### Exercise directions
Extract the complete listing and repeat it word for word.
■ ■ ■ ■ ■ ■ ■
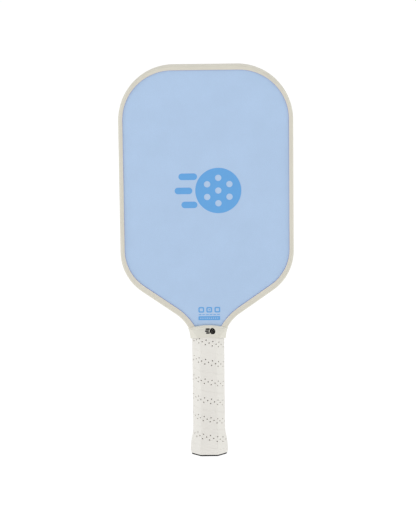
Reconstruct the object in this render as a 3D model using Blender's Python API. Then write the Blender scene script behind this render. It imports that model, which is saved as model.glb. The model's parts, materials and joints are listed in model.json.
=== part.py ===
"""Pickleball paddle, built from its separate pieces.

Frame: +Z runs up the handle to the head, the front face looks along -Y, and the origin is the centre of
the butt cap's flat end. Run it with: blender --background --python part.py
"""

import math
from collections import namedtuple

import bmesh
import bpy

# ---------------------------------------------------------------- driving dimensions, in metres
LENGTH = 0.4191  # 16.5 in, butt end to the top of the edge guard
HEAD_HALF_WIDTH = 0.0916  # over the edge guard
BLANK_THICKNESS = 0.0160  # over both printed films
FIT = 0.0003  # gap between two pieces that touch
LAYER_FIT = 0.0002  # gap between two flat plies that lie on each other
CUT_PAST = 0.03  # how far a cutter reaches past what it cuts

# Plies of the head, each outwards from the core
CORE_HALF = 0.00640
BOND_THICKNESS = 0.00020
FACE_THICKNESS = 0.00060
FILM_THICKNESS = 0.00020

# Edge guard: a U channel whose lips grip the rim
GUARD_WEB = 0.0013
GUARD_LIP = 0.0009
GUARD_ROUND = 0.0020
GUARD_LIP_ROUND = 0.0004
TAPE_THICKNESS = 0.0004
TAPE_HALF_WIDTH = 0.0070

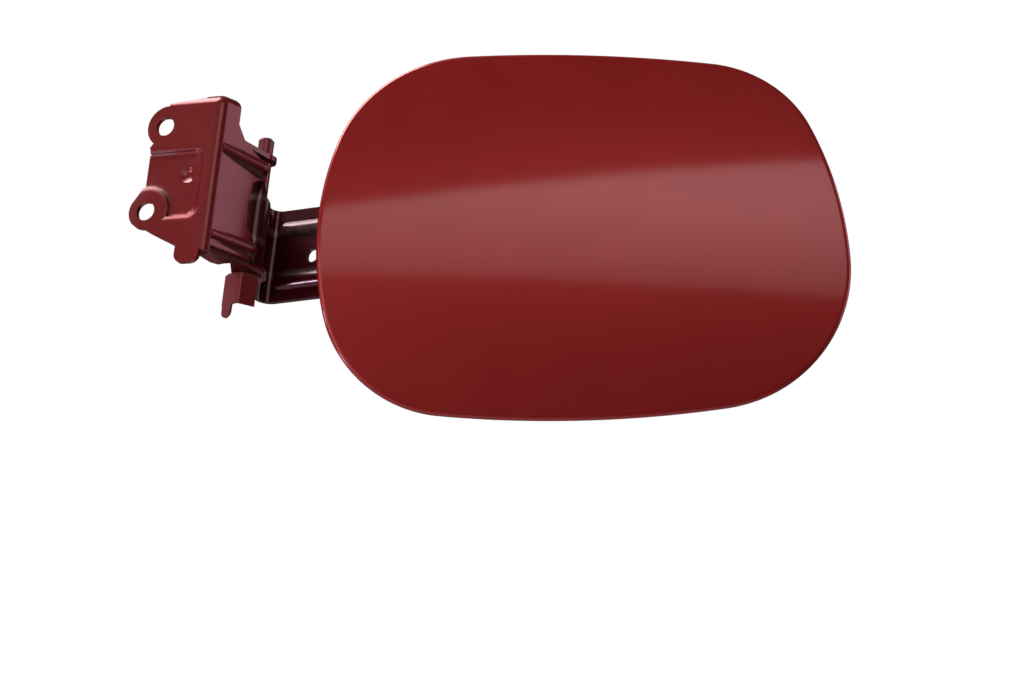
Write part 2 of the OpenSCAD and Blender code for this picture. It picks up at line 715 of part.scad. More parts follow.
module bumper(at) translate([at[0], pan_back, at[1]]) rotate([-90, 0, 0]) rotate_extrude()
    polygon([[0, -inner_t - 4], [2, -inner_t - 4], [stem_d / 2 + 1, -inner_t - 1], [stem_d / 2 + 1, -inner_t],
        [stem_d / 2, -inner_t], [stem_d / 2, 0], [bumper_d / 2, 0], [bumper_d / 2, 2],
        [bumper_d / 2 - 1, 3], [bumper_d / 2 - 1, bumper_h - 1.5], [bumper_d / 2 - 2.5, bumper_h], [0, bumper_h]]);

module bumper_upper() color(rubber) from_seat() at_door() bumper(bumper_at[0]);
module bumper_lower() color(rubber) from_seat() at_door() bumper(bumper_at[1]);

// Cap holder: a clip with two arms that close towards each other at their ends
module cap_holder() color(plastic) from_seat() at_door() {
    wall = 2.2;
    half = 13;
    translate([holder_at[0] - holder_w / 2, pan_back, holder_at[1]]) rotate([90, 0, 90])
        linear_extrude(holder_w) {
            translate([0, -half]) square([wall, 2 * half]);
            for (s = [0, 1])
                mirror([0, s]) translate([0, 5]) {
                    square([holder_h - wall, wall]);
                    translate([holder_h - wall, 0.6]) circle(r = 1.6 + wall / 4);
                }
        }
    for (s = [-1, 1])
        translate([holder_at[0], pan_back, holder_at[1] + s * peg_z]) rotate([-90, 0, 0]) rotate_extrude()
            polygon([[0, -inner_t - 4.5], [1.4, -inner_t - 4.5], [peg_d / 2 + 0.6, -inner_t - 1],
                [peg_d / 2 + 0.6, -inner_t], [peg_d / 2, -inner_t], [peg_d / 2, 0.5], [0, 0.5]]);
}

outer_panel();
inner_panel();
hinge_arm();
hinge_pin();
hinge_bracket();
snap_spring();
latch_striker();
striker_rivets();
bumper_upper();
bumper_lower();
cap_holder();
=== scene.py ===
# %% [markdown]
# # A red fuel filler flap
#
# The part is a car's fuel filler flap: a crowned oval door on a swan-neck hinge arm, and the
# stamped bracket that holds its hinge pin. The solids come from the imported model, which is
# loaded first as a fixed frame. Everything made here lies in that frame, in metres.

# %% Load the frame
import math

import bmesh
import bpy
import numpy as np
from mathutils import Matrix


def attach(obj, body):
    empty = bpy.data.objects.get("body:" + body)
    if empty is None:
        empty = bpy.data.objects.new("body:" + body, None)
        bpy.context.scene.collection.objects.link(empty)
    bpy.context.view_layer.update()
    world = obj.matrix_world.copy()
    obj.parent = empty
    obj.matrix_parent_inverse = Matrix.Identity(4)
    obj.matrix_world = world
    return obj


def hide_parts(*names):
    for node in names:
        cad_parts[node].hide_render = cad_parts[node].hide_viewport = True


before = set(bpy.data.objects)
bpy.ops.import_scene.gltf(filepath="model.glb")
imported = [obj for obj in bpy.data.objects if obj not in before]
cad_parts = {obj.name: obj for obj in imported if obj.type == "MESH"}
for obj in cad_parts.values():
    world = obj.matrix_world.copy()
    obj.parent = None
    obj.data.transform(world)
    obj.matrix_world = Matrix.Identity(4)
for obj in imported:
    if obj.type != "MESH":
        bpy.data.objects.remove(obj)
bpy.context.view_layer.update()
MM = 0.001
print("nodes:", sorted(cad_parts))

# %% [markdown]
# ## Camera
#
# The photograph was taken with a long lens from below the door, and the picture is turned a
# few degrees against the hinge pin. A camera could be aimed by a constraint, but that would
# hide the turn of the picture. So its matrix is written out from a place, a rise and a roll,
# which keeps the numbers readable.

# %% Camera
CAMERA_PLACE = np.array([141.745, -1858.22, -728.64]) * MM
CAMERA_RISE = math.radians(-20.0)
CAMERA_ROLL = math.radians(6.55)
CAMERA_LENS = 185.03
SENSOR_WIDTH = 36.0
FARTHEST_SEEN = 30.0


def camera_axes(rise, roll):
    """Right, up and back of the camera: level axes looking along +Y, tipped by the rise and
    turned about the line of sight by the roll."""
    right = np.array([1.0, 0.0, 0.0])
    up = np.array([0.0, math.sin(rise), math.cos(rise)])
    back = np.array([0.0, -math.cos(rise), math.sin(rise)])
    turned_right = math.cos(roll) * right + math.sin(roll) * up
    turned_up = -math.sin(roll) * right + math.cos(roll) * up
    return turned_right, turned_up, back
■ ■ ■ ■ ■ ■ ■
### Full response
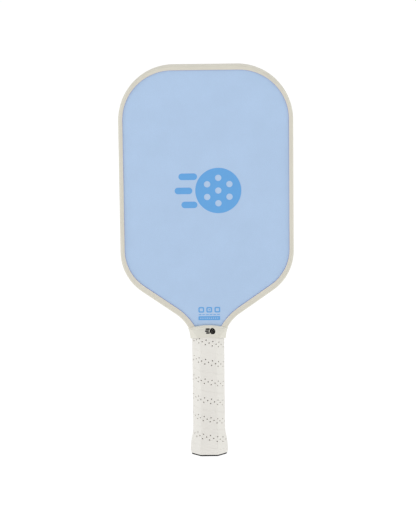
Reconstruct the object in this render as a 3D model using Blender's Python API. Then write the Blender scene script behind this render. It imports that model, which is saved as model.glb. The model's parts, materials and joints are listed in model.json.
=== part.py ===
"""Pickleball paddle, built from its separate pieces.

Frame: +Z runs up the handle to the head, the front face looks along -Y, and the origin is the centre of
the butt cap's flat end. Run it with: blender --background --python part.py
"""

import math
from collections import namedtuple

import bmesh
import bpy

# ---------------------------------------------------------------- driving dimensions, in metres
LENGTH = 0.4191  # 16.5 in, butt end to the top of the edge guard
HEAD_HALF_WIDTH = 0.0916  # over the edge guard
BLANK_THICKNESS = 0.0160  # over both printed films
FIT = 0.0003  # gap between two pieces that touch
LAYER_FIT = 0.0002  # gap between two flat plies that lie on each other
CUT_PAST = 0.03  # how far a cutter reaches past what it cuts

# Plies of the head, each outwards from the core
CORE_HALF = 0.00640
BOND_THICKNESS = 0.00020
FACE_THICKNESS = 0.00060
FILM_THICKNESS = 0.00020

# Edge guard: a U channel whose lips grip the rim
GUARD_WEB = 0.0013
GUARD_LIP = 0.0009
GUARD_ROUND = 0.0020
GUARD_LIP_ROUND = 0.0004
TAPE_THICKNESS = 0.0004
TAPE_HALF_WIDTH = 0.0070

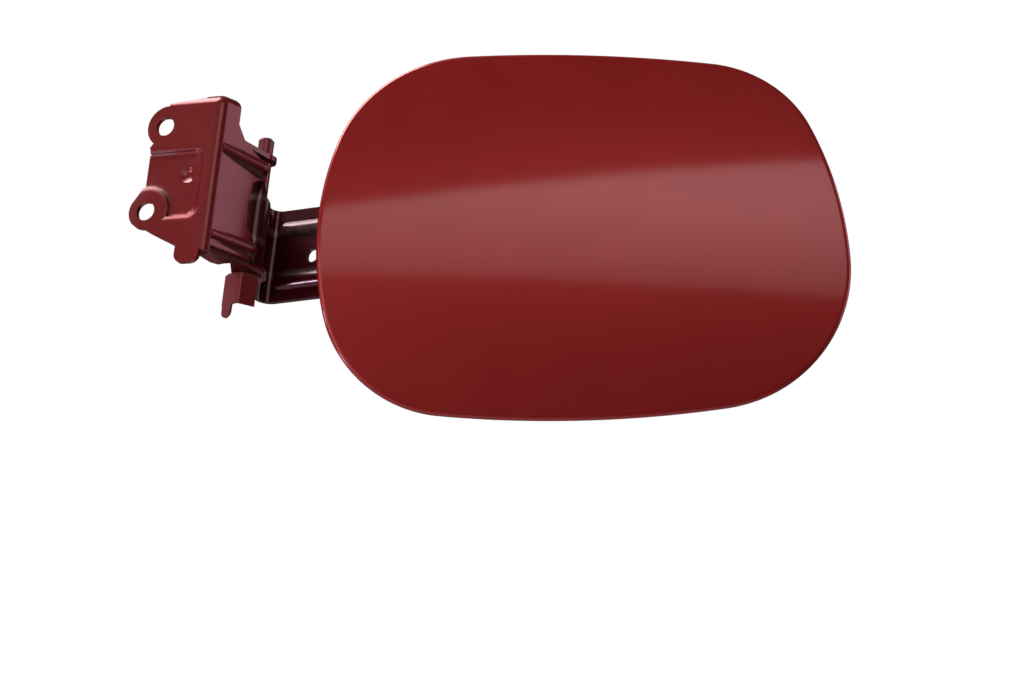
Write part 2 of the OpenSCAD and Blender code for this picture. It picks up at line 715 of part.scad. More parts follow.
module bumper(at) translate([at[0], pan_back, at[1]]) rotate([-90, 0, 0]) rotate_extrude()
    polygon([[0, -inner_t - 4], [2, -inner_t - 4], [stem_d / 2 + 1, -inner_t - 1], [stem_d / 2 + 1, -inner_t],
        [stem_d / 2, -inner_t], [stem_d / 2, 0], [bumper_d / 2, 0], [bumper_d / 2, 2],
        [bumper_d / 2 - 1, 3], [bumper_d / 2 - 1, bumper_h - 1.5], [bumper_d / 2 - 2.5, bumper_h], [0, bumper_h]]);

module bumper_upper() color(rubber) from_seat() at_door() bumper(bumper_at[0]);
module bumper_lower() color(rubber) from_seat() at_door() bumper(bumper_at[1]);

// Cap holder: a clip with two arms that close towards each other at their ends
module cap_holder() color(plastic) from_seat() at_door() {
    wall = 2.2;
    half = 13;
    translate([holder_at[0] - holder_w / 2, pan_back, holder_at[1]]) rotate([90, 0, 90])
        linear_extrude(holder_w) {
            translate([0, -half]) square([wall, 2 * half]);
            for (s = [0, 1])
                mirror([0, s]) translate([0, 5]) {
                    square([holder_h - wall, wall]);
                    translate([holder_h - wall, 0.6]) circle(r = 1.6 + wall / 4);
                }
        }
    for (s = [-1, 1])
        translate([holder_at[0], pan_back, holder_at[1] + s * peg_z]) rotate([-90, 0, 0]) rotate_extrude()
            polygon([[0, -inner_t - 4.5], [1.4, -inner_t - 4.5], [peg_d / 2 + 0.6, -inner_t - 1],
                [peg_d / 2 + 0.6, -inner_t], [peg_d / 2, -inner_t], [peg_d / 2, 0.5], [0, 0.5]]);
}

outer_panel();
inner_panel();
hinge_arm();
hinge_pin();
hinge_bracket();
snap_spring();
latch_striker();
striker_rivets();
bumper_upper();
bumper_lower();
cap_holder();
=== scene.py ===
# %% [markdown]
# # A red fuel filler flap
#
# The part is a car's fuel filler flap: a crowned oval door on a swan-neck hinge arm, and the
# stamped bracket that holds its hinge pin. The solids come from the imported model, which is
# loaded first as a fixed frame. Everything made here lies in that frame, in metres.

# %% Load the frame
import math

import bmesh
import bpy
import numpy as np
from mathutils import Matrix


def attach(obj, body):
    empty = bpy.data.objects.get("body:" + body)
    if empty is None:
        empty = bpy.data.objects.new("body:" + body, None)
        bpy.context.scene.collection.objects.link(empty)
    bpy.context.view_layer.update()
    world = obj.matrix_world.copy()
    obj.parent = empty
    obj.matrix_parent_inverse = Matrix.Identity(4)
    obj.matrix_world = world
    return obj


def hide_parts(*names):
    for node in names:
        cad_parts[node].hide_render = cad_parts[node].hide_viewport = True


before = set(bpy.data.objects)
bpy.ops.import_scene.gltf(filepath="model.glb")
imported = [obj for obj in bpy.data.objects if obj not in before]
cad_parts = {obj.name: obj for obj in imported if obj.type == "MESH"}
for obj in cad_parts.values():
    world = obj.matrix_world.copy()
    obj.parent = None
    obj.data.transform(world)
    obj.matrix_world = Matrix.Identity(4)
for obj in imported:
    if obj.type != "MESH":
        bpy.data.objects.remove(obj)
bpy.context.view_layer.update()
MM = 0.001
print("nodes:", sorted(cad_parts))

# %% [markdown]
# ## Camera
#
# The photograph was taken with a long lens from below the door, and the picture is turned a
# few degrees against the hinge pin. A camera could be aimed by a constraint, but that would
# hide the turn of the picture. So its matrix is written out from a place, a rise and a roll,
# which keeps the numbers readable.

# %% Camera
CAMERA_PLACE = np.array([141.745, -1858.22, -728.64]) * MM
CAMERA_RISE = math.radians(-20.0)
CAMERA_ROLL = math.radians(6.55)
CAMERA_LENS = 185.03
SENSOR_WIDTH = 36.0
FARTHEST_SEEN = 30.0


def camera_axes(rise, roll):
    """Right, up and back of the camera: level axes looking along +Y, tipped by the rise and
    turned about the line of sight by the roll."""
    right = np.array([1.0, 0.0, 0.0])
    up = np.array([0.0, math.sin(rise), math.cos(rise)])
    back = np.array([0.0, -math.cos(rise), math.sin(rise)])
    turned_right = math.cos(roll) * right + math.sin(roll) * up
    turned_up = -math.sin(roll) * right + math.cos(roll) * up
    return turned_right, turned_up, back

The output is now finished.